Los constitucionalistas aceptan el Estatuto, en su condición de ley orgánica, subordinado a la Constitución, pero su fundamento contractual, cuando menos en su génesis, y su carácter pactado no son discutibles. Los rupturistas, empeñados en la estrategia de la confrontación permanente, poniendo de manifiesto las contradicciones de orden primario y secundario que, en su análisis dialéctico, se operan en la sociedad vasca, son los únicos que no lo aceptan, si bien no dudan en hacer uso y abuso de su sistema institucional, incurriendo en una contradicción formal no suficientemente denunciada.

El camino del soberanismo, por tanto, es un camino contrario a nuestra tradición histórica, que enlaza justamente con el jacobinismo, contra el que se rebeló el nacionalismo cultural, de naturaleza defensiva, frente al nacionalismo político imperialista, de alcance ofensivo; fracciona artificialmente la sociedad vasca en dos comunidades que se presentan como antagónicas, cuando la mayoría de los vascos, desde ésta su condición primaria y básica, aceptan con naturalidad toda la pluralidad de aportaciones culturales que se han operado en su seno; simplifica toda nuestra realidad sociológica, que es variada, multiforme y compleja, con distintas sensibilidades territoriales y, en no pocos casos, con una pluralidad de identidades culturales; no tiene una mayoría real, suficiente, de ciudadanos que sustente su planteamiento estratégico, ni de un signo ni de otro, aun cuando adopte el disfraz constitucionalista.

El soberanismo, por tanto, se construye al margen de nuestra actual existencia.
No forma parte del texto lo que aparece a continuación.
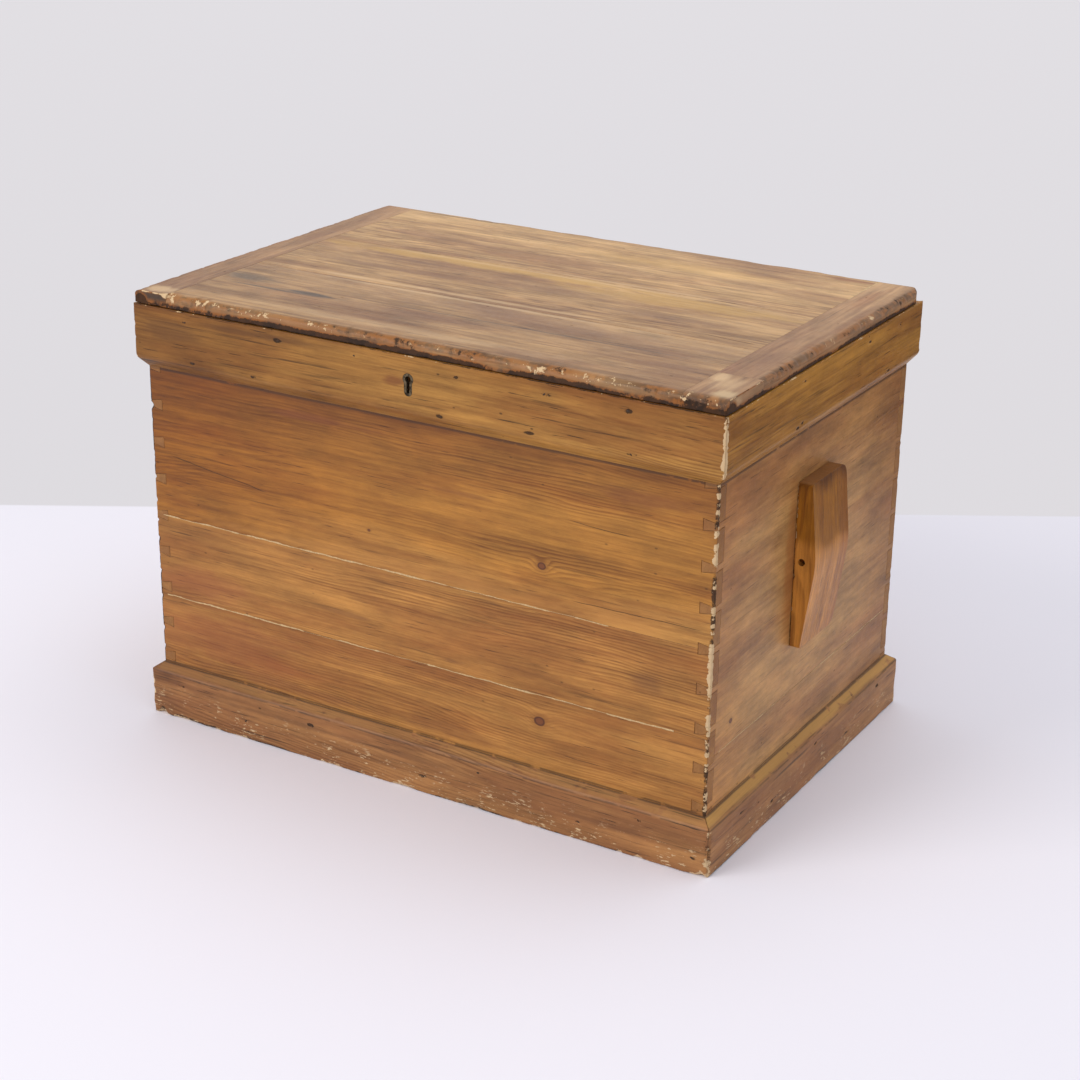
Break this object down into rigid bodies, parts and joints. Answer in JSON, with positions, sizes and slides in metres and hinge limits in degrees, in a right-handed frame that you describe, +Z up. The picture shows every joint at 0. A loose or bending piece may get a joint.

La mayoría de los vascos no construimos nuestra adscripción comunitaria en claves de soberanía, sino en claves de dependencia voluntaria, y, hoy por hoy, tenemos en el leal cumplimiento y desarrollo estatutario, claramente definido en sede parlamentaria, nuestro principal factor de consenso político, al ser fruto de la voluntad popular y el mejor instrumento jurídico del que hasta la fecha hemos sido capaces de dotarnos para articular nuestro sistema jurídico-institucional.

Kepa Bilbao Gaubeka es profesor de Derecho Constitucional en la Universidad de Deusto.